Mons. José María Yanguas La pregunta que el experto en la Ley le dirige a Jesús, en su caso para tentarlo, es una pregunta que también nos deberíamos hacer nosotros en estos tiempos en los que nos ha tocado vivir. los fariseos, en la época de Jesús, tenían que observar nada más y nada menos que 613 mandamientos. Saber en este caso cuáles el principal es algo lógico. A nosotros Jesús nos lo puso algo más fácil, cuando en la última cena nos dio el mandato de amarnos unos a otros como él nos había amado. Pero sucede que muchas veces nos olvidamos de los más importante y esencial, y en ese caso damos prioridad en nuestra relación con Dios a elementos que son más secundarios.
Nosotros, como dice Pablo a los Tesalonicenses en la segunda lectura de este domingo, hemos abandonado los ídolos, nos hemos vuelto a Dios, para servir al Dios vivo y verdadero. ¿Qué significa, entonces, volverse a Dios? ¿Qué conlleva servir al Dios vivo y verdadero? Estas preguntas no son obvias. Si alguien nos pregunta a nosotros, que somos creyentes practicantes, si amamos a Dios, si servimos al Dios vivo y verdadero, la inmensa mayoría diremos que sí, que lo amamos sobre todas las cosas. Pero ¿amamos al prójimo? ¿servimos al prójimo, es decir, a aquel que vemos en necesidad y al que nos «aproximamos», del que nos hacemos prójimo? Entonces, la respuesta ya no es tan evidente.
Por esta razón, Jesús en el evangelio, da una respuesta que une ambos mandatos de un modo, por otra lado, que debería ser comprensible para sus paisanos. Jesús dice que el mandamiento principal entre esa amalgama de preceptos (613) es amar a Dios con toda tu alma, con toda tu mente… Para un judío esto es evidente. Lo recuerdan cada vez que reza el Shemá, que lo rezan al menos dos veces al día el judío piadoso; lo recuerdan cada que vez cuando lo acarician al entrar o al salir de sus casas en las jambas de las puertas.

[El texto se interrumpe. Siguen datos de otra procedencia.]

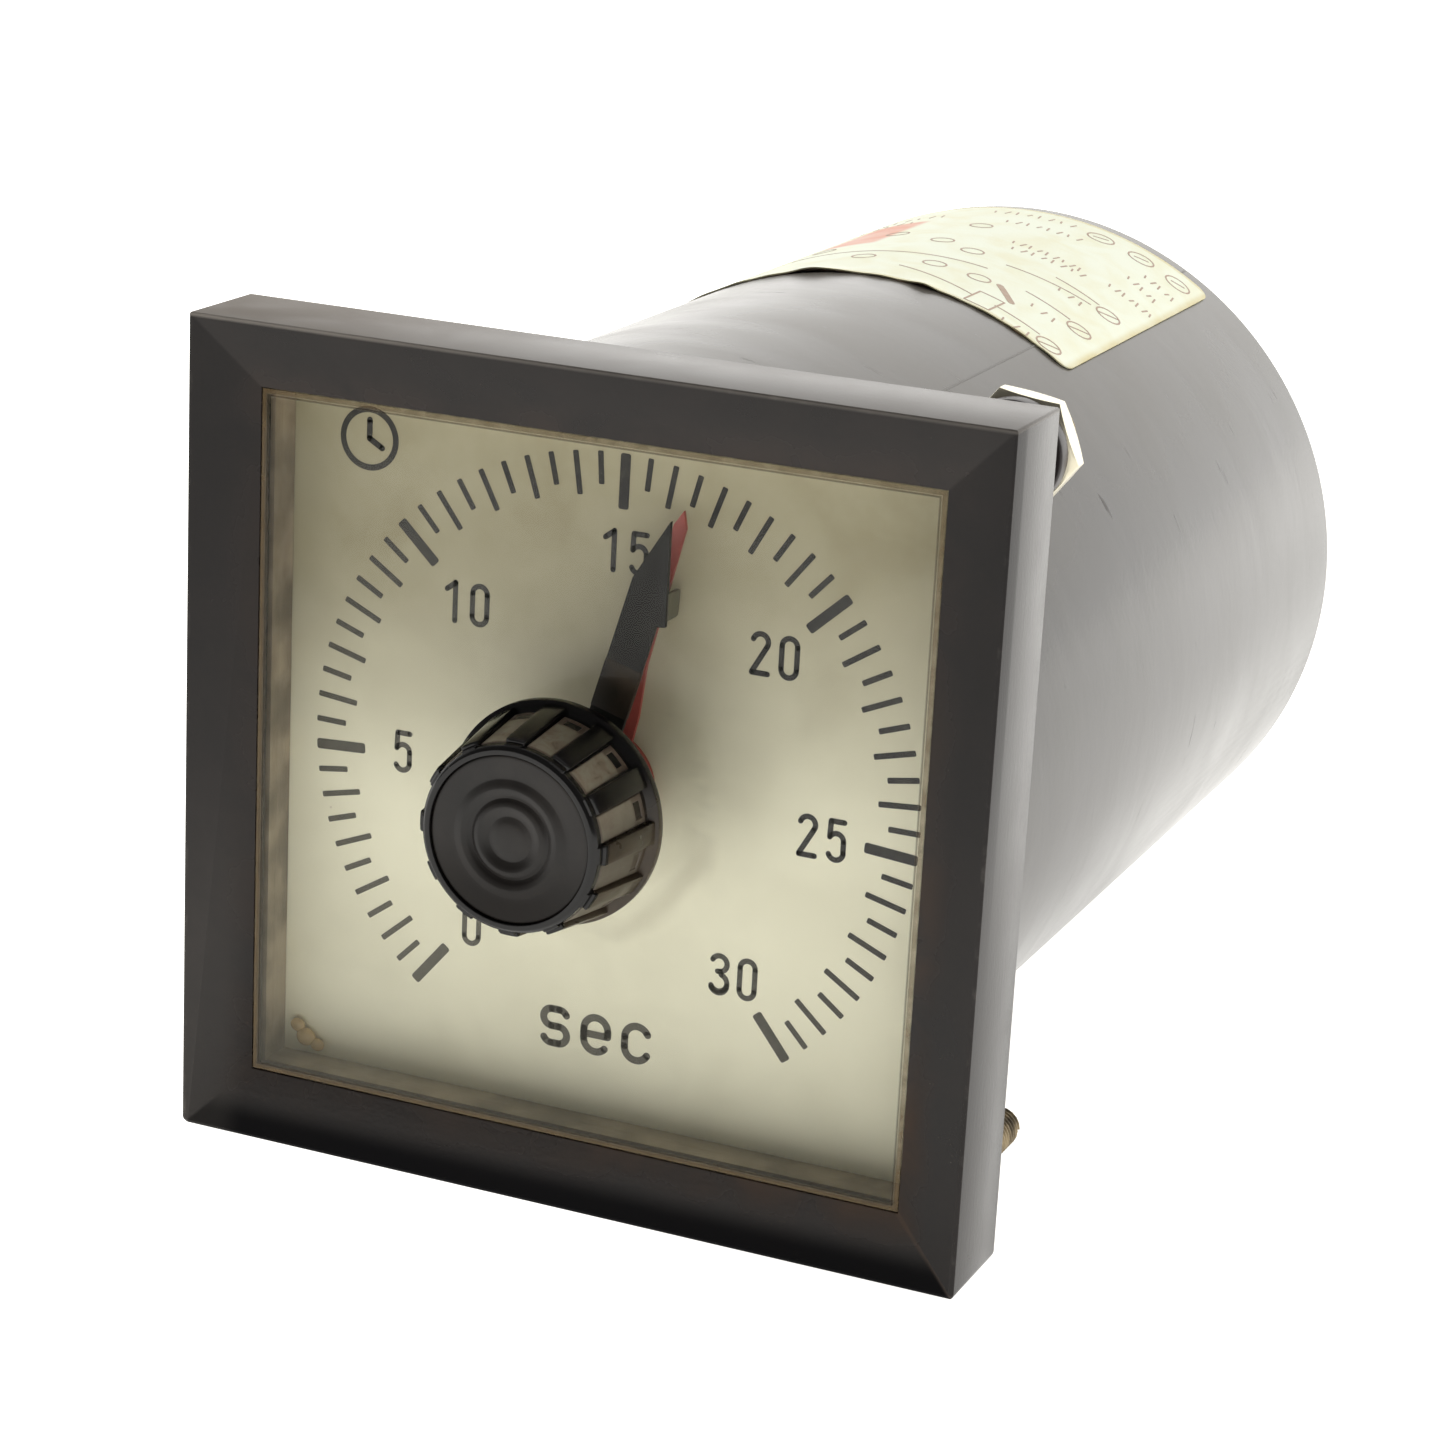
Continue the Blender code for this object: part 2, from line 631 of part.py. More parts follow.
def build_return_spring(axis):
    """Flat strip wound in a spiral round the spindle."""
    steps = int(SPRING_TURNS * 16)
    r_start, r_end = SPRING_R
    y0, y1 = SPRING_Y
    rings = []
    for k in range(steps + 1):
        angle = 360.0 * SPRING_TURNS * k / steps
        radius = r_start + (r_end - r_start) * k / steps
        inner, outer = polar(radius, angle), polar(radius + SPRING_THICK, angle)
        rings.append([(inner[0], y0, inner[1]), (outer[0], y0, outer[1]),
                      (outer[0], y1, outer[1]), (inner[0], y1, inner[1])])
    finish(ring_loop(rings, closed=False), "return_spring", MATERIALS["spring_steel"], parent=axis)


def build_elapsed_group(axis):
    """Slim red pointer on its tube, with the clutch armature behind it."""
    start = math.degrees(math.asin(ELAPSED_ROOT_HALF / ELAPSED_HUB_R))
    outline = hub_arc(ELAPSED_HUB_R, start, 360.0 - start, 28)
    outline += [(14.0, -0.9), (ELAPSED_TIP_R - 1.8, -0.75), (ELAPSED_TIP_R, 0.1),
                (ELAPSED_TIP_R - 1.8, 0.75), (14.0, 0.9)]
    front = place_blade(outline, ELAPSED_REST_DEG, ELAPSED_POINTER_Y[0])
    rear = place_blade(outline, ELAPSED_REST_DEG, ELAPSED_POINTER_Y[1])
    blade = finish(ring_loop([front, rear], closed=False), "elapsed_pointer",
                   MATERIALS["pointer_red"], parent=axis)
    hole = rod(TUBE_R + RUN_GAP, ELAPSED_POINTER_Y[0] - 1.2, ELAPSED_POINTER_Y[1] + 1.3)
    apply_boolean(blade, cutter(hole, "elapsed_hole"))
    finish(tube(TUBE_BORE_R, TUBE_R, *TUBE_Y), "elapsed_tube", MATERIALS["brass"], parent=axis)
    finish(tube(TUBE_R + RUN_GAP, ARMATURE_R, *ARMATURE_Y), "clutch_armature",
           MATERIALS["steel"], parent=axis)


def build_gear_train(clutch_axis, transfer_axis, rotor_axis, motor_xz):
    """Motor pinion, transfer arbor with its wheel and pinion, and the clutch wheel."""
    place = TRANSFER_XZ
    arbor_bore = ARBOR_R + RUN_GAP
    shaft_bore = ROTOR_SHAFT_R + RUN_GAP
    bored_gear("clutch_wheel", WHEEL_MODULE, WHEEL_TEETH, -90.0, TUBE_R + 0.2, CLUTCH_WHEEL_Y,
               MATERIALS["brass"], (0.0, 0.0), clutch_axis)
    finish(rod(ARBOR_R, *ARBOR_Y, segments=24), "transfer_arbor", MATERIALS["steel"], place,
           transfer_axis)
    bored_gear("transfer_pinion", WHEEL_MODULE, PINION_TEETH, 108.0, arbor_bore,
               TRANSFER_PINION_Y, MATERIALS["brass"], place, transfer_axis)
    bored_gear("transfer_wheel", TRANSFER_MODULE, TRANSFER_TEETH, MOTOR_ANGLE, arbor_bore,
               TRANSFER_WHEEL_Y, MATERIALS["brass"], place, transfer_axis)
    bored_gear("motor_pinion", TRANSFER_MODULE, PINION_TEETH, MOTOR_ANGLE + 198.0, shaft_bore,
               MOTOR_PINION_Y, MATERIALS["steel"], motor_xz, rotor_axis)
    finish(rod(ROTOR_SHAFT_R, *ROTOR_SHAFT_Y, segments=24), "rotor_shaft", MATERIALS["steel"],
           motor_xz, rotor_axis)
    finish(tube(shaft_bore, ROTOR_R, *ROTOR_Y), "rotor", MATERIALS["magnet_grey"], motor_xz,
           rotor_axis)


def build_movement_frame(motor_xz):
    """Two plates on four pillars, and the clutch magnet between them."""
    finish(tube(TUBE_R + 0.2, PLATE_R, *FRONT_PLATE_Y), "front_plate", MATERIALS["steel"])
    rear = finish(tube(SPINDLE_R + RUN_GAP, PLATE_R, *REAR_PLATE_Y), "rear_plate",
                  MATERIALS["steel"])
    hole = rod(SHAFT_HOLE_R, REAR_PLATE_Y[0] - 1.0, REAR_PLATE_Y[1] + 1.5, segments=24)
    apply_boolean(rear, cutter(hole, "rotor_shaft_hole", motor_xz))
    for number in range(4):
        place = polar(PILLAR_RADIUS, 45.0 + 90.0 * number)
        finish(rod(PILLAR_R, FRONT_PLATE_Y[1] + GAP, REAR_PLATE_Y[0] - GAP, chamfer=0.3),
               f"pillar_{number + 1}", MATERIALS["brass"], place)
    y0, y1 = POT_Y
    pot = [(POT_R, y0), (POT_R, y1), (SPINDLE_R + 0.4, y1), (SPINDLE_R + 0.4, POT_CORE_Y),
           (POT_CORE_R, POT_CORE_Y), (POT_CORE_R, POT_BASE_Y), (POT_WALL_R, POT_BASE_Y),
           (POT_WALL_R, y0)]
    finish(revolve(pot), "magnet_pot", MATERIALS["steel"])
    finish(tube(*MAGNET_COIL_R, *MAGNET_COIL_Y), "magnet_coil", MATERIALS["copper"])


def build_motor(motor_xz):
    """Round synchronous motor: cup, cover and coil."""
    y0, y1 = MOTOR_Y
    bore = MOTOR_R - MOTOR_WALL
    shell = [(MOTOR_BOSS_R, y0), (MOTOR_R, y0), (MOTOR_R, y1), (bore, y1),
             (bore, y0 + MOTOR_WALL), (MOTOR_BOSS_R, y0 + MOTOR_WALL)]
    finish(revolve(shell), "motor_case", MATERIALS["steel"], motor_xz)
    finish(rod(bore - 0.4, *MOTOR_COVER_Y, segments=20), "motor_cover", MATERIALS["brass"],
           motor_xz)
    finish(tube(*MOTOR_COIL_R, *MOTOR_COIL_Y), "motor_coil", MATERIALS["copper"], motor_xz)


def upright_rod(radius, length, y, z):
    """Vertical rod of twelve sides centred on depth y and height z."""
    bm = bmesh.new()
    bmesh.ops.create_cone(bm, cap_ends=True, segments=12, radius1=radius, radius2=radius,
                          depth=length, matrix=Matrix.Translation((0.0, y, z)))
    return bm


def build_switch(plunger_axis):
    """Snap switch over the cam, with its plunger."""
    body = finish(block(*SWITCH_HALF, *SWITCH_Y, (0.0, SWITCH_Z)), "switch_body",
                  MATERIALS["switch_plastic"])
    add_bevel(body, 0.4)
    y, z = PLUNGER_YZ
    well = upright_rod(PLUNGER_R + GAP, WELL_LENGTH, y, WELL_Z)
    apply_boolean(body, cutter(well, "plunger_well"))
    finish(upright_rod(PLUNGER_R, PLUNGER_LENGTH, y, z), "switch_plunger",
           MATERIALS["cap_black"], parent=plunger_axis)


def build_terminal_screw(number, place):
    """Slotted terminal screw."""
    tip_y, neck_y, top_y = SCREW_Y
    shape = revolve([(0.0, tip_y), (SCREW_R, tip_y), (SCREW_R, neck_y), (SCREW_HEAD_R, neck_y),
                     (SCREW_HEAD_R, top_y - 0.2), (0.0, top_y)], 12)
    head = finish(shape, f"terminal_screw_{number}", MATERIALS["nut_plated"], place)
    slot = block(SCREW_HEAD_R + 0.6, 0.45, SCREW_SLOT_Y, top_y + 1.0)
    apply_boolean(head, cutter(slot, "screw_slot", place))


def build_rear():
    """Terminal base with its ridges, screws and the nuts of the two tie rods."""
    base = finish(rod(CAN_R - CAN_WALL - GAP, *TERMINAL_Y, segments=32), "terminal_base",
                  MATERIALS["terminal_phenolic"])
    ridges = [(0.0, 31.0, 1.5)] + [(x, 1.2, 24.0) for x in RIDGE_X]
    for number, (x, half_x, half_z) in enumerate(ridges):
        offset = 0.01 * number
        ridge = block(half_x, half_z, TERMINAL_Y[1] - 0.5 - offset, RIDGE_END_Y - offset, (x, 0.0))
        apply_boolean(base, cutter(ridge, "terminal_ridge"), "UNION")
    places = [(x, z) for z in TERMINAL_ROWS for x in TERMINAL_COLUMNS]
    for number, place in enumerate(places, start=1):
        hole = rod(TERMINAL_HOLE_R, TERMINAL_HOLE_Y, TERMINAL_Y[1] + 1.6, segments=12)
        apply_boolean(base, cutter(hole, "terminal_hole", place))
        build_terminal_screw(number, place)
    for number, side in enumerate((-1, 1), start=1):
        place = (TIE_ROD_X * side, 0.0)
        hole = rod(TIE_ROD_R + GAP, TERMINAL_Y[0] - 1.0, RIDGE_END_Y + 1.0, segments=12)
        apply_boolean(base, cutter(hole, "tie_rod_hole", place))
        finish(rod(TIE_ROD_R, REAR_PLATE_Y[1] + GAP, TIE_ROD_END_Y, chamfer=0.3, segments=12),
               f"tie_rod_{number}", MATERIALS["steel"], place)
        finish(hex_ring(REAR_NUT_FLATS, TIE_ROD_R + THREAD_GAP, *REAR_NUT_Y, chamfer=0.3),
               f"rear_nut_{number}", MATERIALS["nut_plated"], place)


def main():
    """Build every piece on its axis."""
    transfer = TRANSFER_XZ
    reach = TRANSFER_MODULE * (TRANSFER_TEETH + PINION_TEETH) / 2
    dx, dz = polar(reach, MOTOR_ANGLE)
    motor_xz = (transfer[0] + dx, transfer[1] + dz)
    build_bezel()
    build_window_and_dial()
    build_can_and_label()
    build_mounting_hardware()
    build_setting_group(pivot("setting_axis"))
    build_elapsed_group(pivot("elapsed_axis"))
    build_gear_train(pivot("clutch_axis"), pivot("transfer_axis", *transfer),
                     pivot("rotor_axis", *motor_xz), motor_xz)
    build_movement_frame(motor_xz)
    build_motor(motor_xz)
    build_switch(pivot("plunger_axis"))
    build_rear()


clear_scene()
MATERIALS = build_materials()
main()
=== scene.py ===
"""Looks of a panel-mounting process timer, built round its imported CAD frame.

Lengths are millimetres: x to the right and z upwards from the instrument axis, y backwards
from the bezel's front plane. TO_FRAME turns them into the frame's metres.
"""

import json
import logging
import math
from collections.abc import Callable, Sequence
from dataclasses import dataclass
from enum import Enum

import bmesh
import bpy
from mathutils import Matrix, Vector

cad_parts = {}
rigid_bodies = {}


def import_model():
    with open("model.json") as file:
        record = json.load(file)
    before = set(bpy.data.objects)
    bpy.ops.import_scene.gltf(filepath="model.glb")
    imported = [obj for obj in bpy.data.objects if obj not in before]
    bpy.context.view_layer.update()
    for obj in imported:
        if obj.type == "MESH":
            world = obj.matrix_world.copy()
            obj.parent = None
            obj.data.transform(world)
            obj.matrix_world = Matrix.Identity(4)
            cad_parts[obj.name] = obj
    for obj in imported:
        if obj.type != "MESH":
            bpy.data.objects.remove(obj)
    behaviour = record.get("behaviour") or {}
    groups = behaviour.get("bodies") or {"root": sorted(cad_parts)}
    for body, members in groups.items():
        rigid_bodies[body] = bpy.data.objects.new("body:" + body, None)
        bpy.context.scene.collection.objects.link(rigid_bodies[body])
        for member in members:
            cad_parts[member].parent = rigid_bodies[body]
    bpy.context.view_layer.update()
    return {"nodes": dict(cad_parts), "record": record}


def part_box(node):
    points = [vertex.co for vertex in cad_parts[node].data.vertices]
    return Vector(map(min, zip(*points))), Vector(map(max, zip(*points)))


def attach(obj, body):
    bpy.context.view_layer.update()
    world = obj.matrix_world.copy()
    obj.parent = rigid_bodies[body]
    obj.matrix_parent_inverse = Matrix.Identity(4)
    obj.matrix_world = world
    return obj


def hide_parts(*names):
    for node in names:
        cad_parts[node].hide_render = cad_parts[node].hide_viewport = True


for leftover in list(bpy.data.objects):
    bpy.data.objects.remove(leftover, do_unlink=True)

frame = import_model()
BEZEL_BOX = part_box("bezel")
MM = 0.001
FRONT_Y = BEZEL_BOX[0].y
AXIS_Z = (BEZEL_BOX[0].z + BEZEL_BOX[1].z) / 2
TO_FRAME = Matrix.Translation((0.0, FRONT_Y, AXIS_Z)) @ Matrix.Scale(MM, 4)
CREASE = math.radians(32)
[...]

Pero a veces olvidan lo que les ha mandado el Señor desde el principio, ese Dios al que dicen amar con toda su alma, con todo su corazón, con todas sus fuerzas. Es lo que nos encontramos en la primera lectura. El Señor ordena tener un especial cuidado con los más débiles de la sociedad, los más desprotegidos: los forasteros en tierra extraña han de ser acogidos; las viudas y los huérfanos debían ser atendidos con prioridad, porque son preferidos de Dios; de los pobres y de los endeudados no hay que aprovecharse. Amar a Dios para un judío conllevaba, pues, amar a este tipo de personas. Por eso, cuando Jesús dice que, junto al mandamiento principal y primero, hay uno segundo semejante: «amarás al prójimo como a ti mismo». El amor a Dios, que es amor de Dios («fuisteis vosotros forasteros en Egipto» y el Señor se fijó en vosotros y os rescató), lleva inevitablemente a difundir ese amor con el que está a tu lado, que es como tú, que es forastero en este mundo por el que todos estamos de paso.
San Agustín, comentando el evangelio de Juan, dice que “el amor de Dios va primero en el orden de los preceptos, el amor al prójimo es el primero en el orden de la acción… Amando al prójimo vuelves pura tu mirada para poder ver a Dios”. Quien ama a Dios ha experimentado en su vida un amor tan especial, tan inmerecido, tan ardiente, que no tiene más remedio que amar a los demás con ese amor de Dios que no busca correspondencia recíproca, sino expansión sin límites ni condiciones.
Que la participación en esta Eucaristía nos haga sentir y experimentar el amor de Dios que nos empuja a salir de nosotros mismos y aproximarnos a aquellos que a nuestro lado buscan amor, perdón, comprensión, compañía.